The National Baseball Hall of Fame and Museum is packed with hidden value. I spent a half day yesterday taking in the various displays and got back home too late to file this report. So today I am going to double up by relating the two most important hidden values I uncovered while I was there:
First, I found it surprising how many visitors this modest museum attracts during these financially challenged times. Adult admission is $19.50 unless you are an AAA Member [$17.50]; 65+ or Member of a Veterans Organization [$12]; or Active and Retired Military [Free]. The $19.50 may seem expensive to lukewarm fans of the game, but avid followers will pay that and more for a standing room only ticket to a high profile MLB game.
I am from the former group but now that I understand the hidden value lurking within the walls of this museum, I not only would pay the full price to return again this Summer, but I would drive the 460 mile round trip from my house to do so. Why? Because I discovered that unlike other major league sports, baseball both reflects and projects the hidden value within the spirit of America. While American politics often turn sarcastic and, at times, even fatalistic; Baseball is like politics without sarcasm and fatalism. Players contend against other players; teams contend against other teams; and like our two political parties, the American League contends against the National League. But unlike the contention between our two political parties where money talks and nobody walks...it takes the right mix of talent, skill, and luck to win the game. And instead of turning to a Supreme group that has no skin in the game to decide close calls, an Umpire's call is respected based on his track record of generally good calls. Both he and his organization have skin in the game. And that is only one hidden value I uncovered at the Baseball Hall of Fame. I plan to uncover more hidden values of baseball as we get closer to the General Election err...I mean the World Series.
The secondary value I found lie hidden in the village of Cooperstown, where the museum is located. For the baseball fans who visit the Hall of Fame there is likely little interest in the origins of this quaint little town beyond the many fine eateries located near the museum. However, I found the town to be just as interesting as the museum for pickers of hidden value.
Here's just a little wiki insight: During the early 1780s town founder William Cooper became a storekeeper in Burlington, New Jersey, and by the end of the decade he was a successful land speculator and wealthy frontier developer in what is now Otsego County, New York. Soon after the conclusion of the Revolutionary War,
he acquired a tract of land several thousand acres in extent within the
borders of New York state and lying along the head waters of the Susquehanna River.

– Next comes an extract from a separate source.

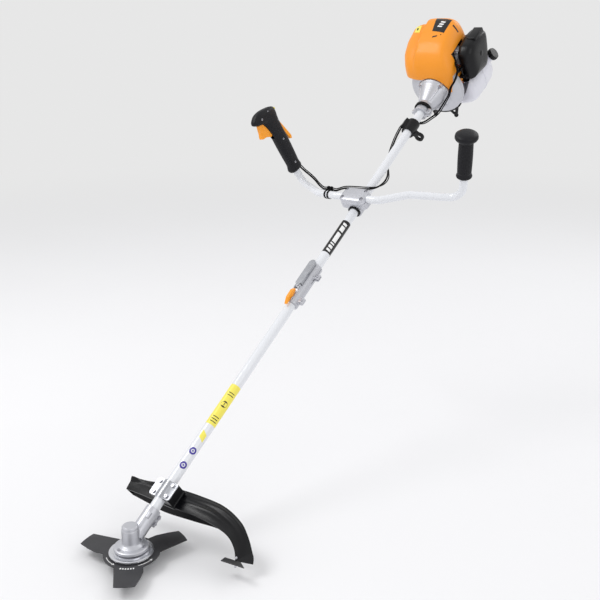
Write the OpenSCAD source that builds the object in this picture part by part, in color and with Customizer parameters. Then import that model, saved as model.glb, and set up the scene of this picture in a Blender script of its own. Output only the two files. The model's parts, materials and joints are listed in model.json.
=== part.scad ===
// Petrol brush cutter: bevel gear head with a three tooth blade, split shaft,
// bull handlebar, harness clamp and a two stroke engine.
// Frame: +Z up, +Y from the blade towards the engine, +X to the plain grip's side.
// The origin is the centre of the harness eye, where the machine hangs in use.

/* [Shaft] */
// Outer diameter of the shaft tube
tube_d = 26; // [24:0.5:28]
// Wall of the shaft tube
tube_wall = 1.6; // [1.2:0.1:2]
// Angle of the shaft above the blade's plane in degrees
rise = 35; // [30:1:40]
// Height of the crossing of blade axis and shaft axis above the blade
apex_z = 26; // [25:0.5:27]

/* [Blade] */
// Diameter over the blade tips
blade_d = 255; // [230:1:255]
// Blade thickness
blade_t = 2; // [1.4:0.1:2.4]
// Number of blade arms
arms = 3; // [3:1:4]
// Blade centre bore
blade_bore = 25.4; // [25.4:0.1:25.4]

/* [Gears] */
// Teeth on the drive pinion
pinion_teeth = 14; // [14:1:14]
// Teeth on the driven gear
gear_teeth = 19; // [19:1:19]

/* [Handlebar] */
// Outer diameter of the handlebar tube
bar_d = 22; // [20:0.5:22]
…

He founded the Village of Otsego at the foot of Otsego Lake in 1786, and moved his family there, arriving on 10 November 1790. After Cooper's death, the village was renamed Cooperstown in his honor. William Cooper was the father of writer James Fenimore Cooper, who apparently used his father as the pattern for the Judge Marmaduke Temple character in his book The Pioneers. The story begins with an argument between the Judge and Leatherstocking
over who killed a buck, and as Cooper reviews many of the changes to New
York's Lake Otsego, questions of environmental stewardship, conservation, and use prevail. So readers are left to ponder how many 18th Century values are still dormant in politics of the 21st Century.